Edita and her husband started their family in a small village deep in the Andes Mountains. Together with their children, they lived a difficult life. Each day held the need for long walks for water and laborious domestic chores. There were no nearby schools. Edita believed that somewhere, somehow, a better life awaited her family.
With hope and determination, Edita and her husband moved their family to Concepcion Village. Comprised of mostly indigenous Incan people, who largely speak the ancient language of Q’eqchi’, the family felt right at home speaking their native language, among their people. Of even greater benefit – the community offered schools and running water. So close to achieving what they wanted for their new life, next was to find a way to establish a water connection in their home. They didn’t have to look far.
Water.org’s work around the world includes removing the financial barriers that separate the people in need in Concepcion Village from accessing the municipal water lines running just under their feet.
Goal in reach, it was only a few short weeks before Edita turned the knob on her very own tap. And within a few short months, she and her husband will repay their loan with money earned from farm work available to them in Concepcion.
It was with hope and determination Edita moved her family to a better home, and it is with access to safe water she is more empowered than ever to change their world.
We support Water.org to help empower women like Edita to change their own world.
Her smile is truly as warm as the herbal tea she prepares each morning to sell from her humble home in Mysore. Past the mint and chamomile drying in the window, one can see Nanda’s husband feeding and watering their dairy cow. Days didn’t always start like this for the couple. For years, this time of day was spent focused on collecting water.
Like the other women in her village, Nanda rose before the sun to collect water for her family. After multiple trips back-and-forth to a distant community well, she eventually had enough water for meals, baths, and laundry. These hours Nanda spent to get water could have been used differently - she could have been selling tea and earning money for her family. After all, to attend school in their village required the purchase of uniforms and books. With only her husband’s income, the couple could hardly afford such items to send all of their children to school.
It is for her time, for her children’s educations, and for the family’s future, that we support Water.org. They make small, affordable loans possible for people to finance their own water and sanitation solutions, empowering people who otherwise couldn’t to build a tap or toilet.
Now a water tap stands only a few feet from Nanda’s door, near her garden bed where her herbs grow. Though she was unable to offer her children safe water throughout their childhoods, Nanda smiles today. She smiles because her income selling tea affords her grandchildren the opportunity to go to school. This is why we support Water.org to help women like Nanda make life better for herself and those around her.
Sabina is Bold
This is Sabina. She’s a farmer, a single mom, and the primary caregiver to her elderly mother. She approaches her days with bold wisdom, keen resourcefulness and a dedication to hard work.

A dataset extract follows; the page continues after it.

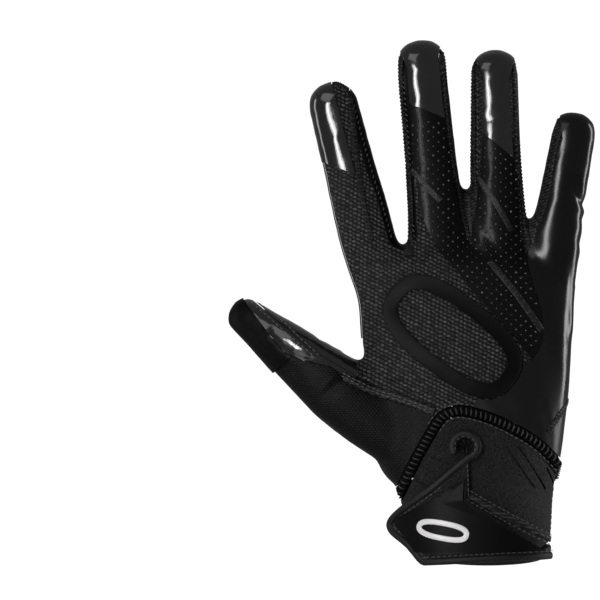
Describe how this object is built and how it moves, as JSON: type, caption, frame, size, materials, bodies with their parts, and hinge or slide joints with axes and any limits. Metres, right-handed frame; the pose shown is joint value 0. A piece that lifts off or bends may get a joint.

Days used to start early for Sabina. Without any other option, every morning required a long walk to collect water needed for breakfast, bathing, and cleaning - usually from a distant, unsafe natural source. There were only a few occasions on which Sabina purchased water from a vendor. She valued the time saved by just purchasing water, but for her it was unwise and financially unfeasible to do this regularly. Thus, pond water was the family’s primary option.

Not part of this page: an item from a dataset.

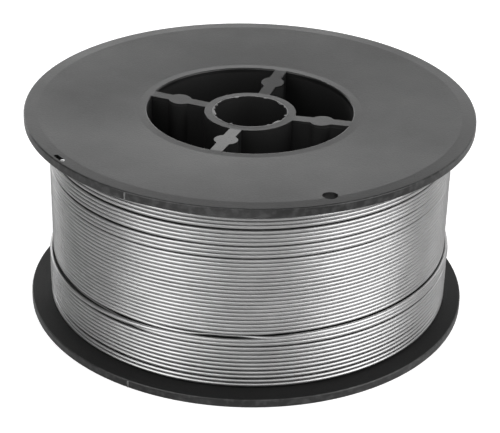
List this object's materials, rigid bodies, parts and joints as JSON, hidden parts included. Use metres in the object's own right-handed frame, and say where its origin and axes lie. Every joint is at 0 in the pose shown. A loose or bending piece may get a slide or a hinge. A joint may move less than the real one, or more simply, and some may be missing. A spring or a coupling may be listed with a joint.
{
  "type": "welding wire spool",
  "caption": "Small plastic spool with two flanges, a hollow ribbed hub and a centre bore, wound full with fine round steel welding wire.",
  "frame": {"origin": "on the axis, in the plane of the lower rim, which the spool lies on", "axes": "+Z along the bore, towards the flange with the anchoring hole and the slot; the hub's ribs lie on X and Y"},
  "size_m": [0.1, 0.1, 0.0468],
  "materials": {
    "spool_plastic": "moulded dark grey plastic, slightly satin",
    "wire_steel": "bright drawn steel, satin"
  },
  "bodies": {
    "root": {"spool": "spool_plastic", "wire_winding": "wire_steel"}
  },
  "joints": []
}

Sabina’s home and small farm are located in a rural village outside Nairobi, Kenya. Two long rainy seasons benefit Sabina’s crops; however, it wasn’t until recently that she could take advantage of the abundant precipitation.
Water.org made possible in Kenya what, to a resourceful woman like Sabina, seemed an ideal solution. With their help, Sabina financed a rain catchment system. During and after the rains, Sabina can store enough water for her home and crops. This frees her from time spent collecting water. And, her well-fed plants earn her money, some of which she used to repay her loan.

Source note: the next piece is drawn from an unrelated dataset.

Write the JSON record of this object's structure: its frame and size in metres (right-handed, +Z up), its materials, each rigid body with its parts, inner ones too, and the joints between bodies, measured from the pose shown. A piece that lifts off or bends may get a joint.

Sabina approaches her days with the same boldness as before, but now she has more say over her mornings. What she does with that time is her choice, and this is why we support Water.org to empower other women like Sabina.
Elma Is Courageous
Elma is courageous. You see, Elma and her husband have never been able to break free from the cycle of poverty. Despite their circumstances, Elma did her best to make a home for her family in a dirt-floor hut in rural Philippines. Made of bamboo and tarps, the dwelling never lacked love, but did lack safe water and a toilet. Elma was unsure how she and her husband could ever afford these things for their home, but she knew having a tap and a bathroom would make life better for their children.
A thirty minute trek from their village, Elma’s children walk to school every day. But before this, they used to make another trek - one to collect water. For many years, Elma tried to do this back-breaking chore alone. But, to carry enough water for all seven family members, eventually, she needed the kids’ help. Elma held back her tears and chose to smile as she shared, “My kids, they never complained about getting up so early to go with me to get water.” Yet regardless of whether or not they verbally complained, Elma knew it was not the life they wanted, nor the one she wanted for them.
“My husband drives a moto-taxi and I sell fish. We can only give our children very little, but we wanted to make sure they have water and a toilet. My girls aren’t safe going in the fields and my kids should not wake so early to carry water.” Thus Elma’s courageous fight to break her family free from the cycle of poverty and their long walks for water began.
Through their work in the Philippines, Water.org had already begun to pave the way to Elma’s victory by making small, affordable loans possible for families to construct household water connections and toilets. A brave Elma was able to secure the funds to give her family what they needed most.
Now the long morning walks to collect water have ended. And the unsafe nightly visits to the field are over. This time, an empowered Elma let herself cry tears of joy as she shared, “With God’s grace, I have already repaid my toilet loan, and very soon, we will pay off our water connection loan as well.”
We are supporting Water.org to help pave the way for more women like Elma to champion safe water for their families and change their world.